My blood sugar has leveled out (surprisingly as the book promised), and I feel great! I've been buying new clothes left and right because I'm excited about the way my body is changing, which is the absolute opposite of the way I felt when I was throwing fast food bags out the car window before I got home after chowing down all day in secret. I HATED shopping for clothes!!!


Anyway, I'm four weeks and 17 pounds into it, and I am going to keep it up. Hope you all enjoyed reading that; I've never told anybody those things. Feels so liberating!!! :)
 
From one fast food junkie to another...Welcome!


I too have fallen victom to the ultimate cheeseburger (but I would get jumbo fries and 6 tacos with it)


I had to go cold Turkey...I have had no fast food since Dec 31st.


Lots of nice people on here fighting similar battles. I look forward to seeing your updates
 
Thanks, brawny. I noticed cold turkey really was the only way for me, too. One slip-up and it was all over and I craved it more. Then to top it off I had that "oh well, guess I'll always be fat or i'll slim down one day, but i messed up this time so might as well keep going."
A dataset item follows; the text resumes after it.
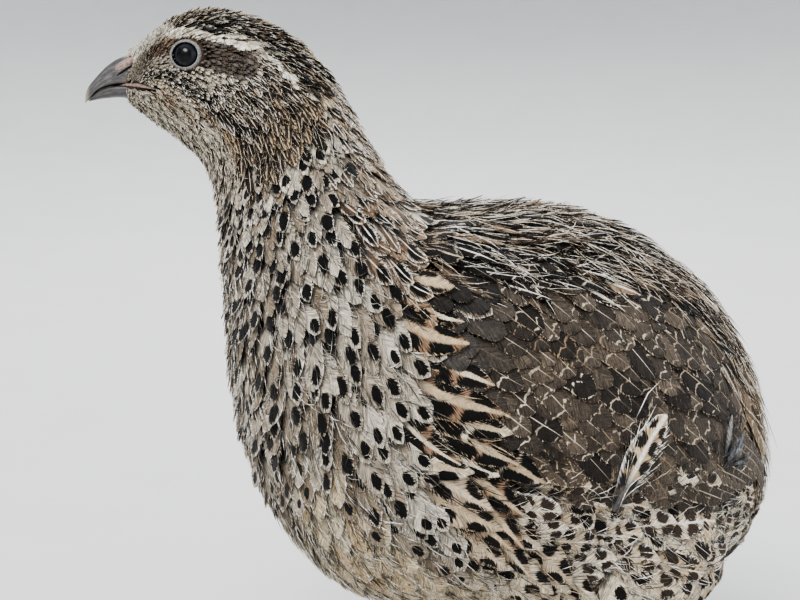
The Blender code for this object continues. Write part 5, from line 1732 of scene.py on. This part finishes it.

Glad to see you're doing well, too. I read your thread and you're doing great. Thanks :)
 
AHey fairwinds, welcome.

I have to say it was hard reading your first post, it shamefully reminded me of whole I was, an addiction I am till battling. Ive lost 11 pounds since january first, but still struggle with the fast food and buffets.

Im so relieved and happy youre done with that addictiin. It was putting me in a financial strain and took a toll on me emotionally.

Please continue with us on this journey! And good luck!
 
Well, had an early Valentine's weekend up in the mountains. Got in some good activity while snowboarding, but did slip up and have BBQ for dinner and a lot of drinks at a bar afterward. Also had two pop tarts (normally don't eat sugar or carbs!). Soooo the Monday morning weigh-in had me up 2 pounds. Not bad, considering I thought it'd be worse. But now I'm back up on that horse and I'm ready to keep rollin' toward my goal.
 
I had a disappointing weigh in too.


But it is what we do with the information that counts!


Glad to see ya back on the horse that threw ya.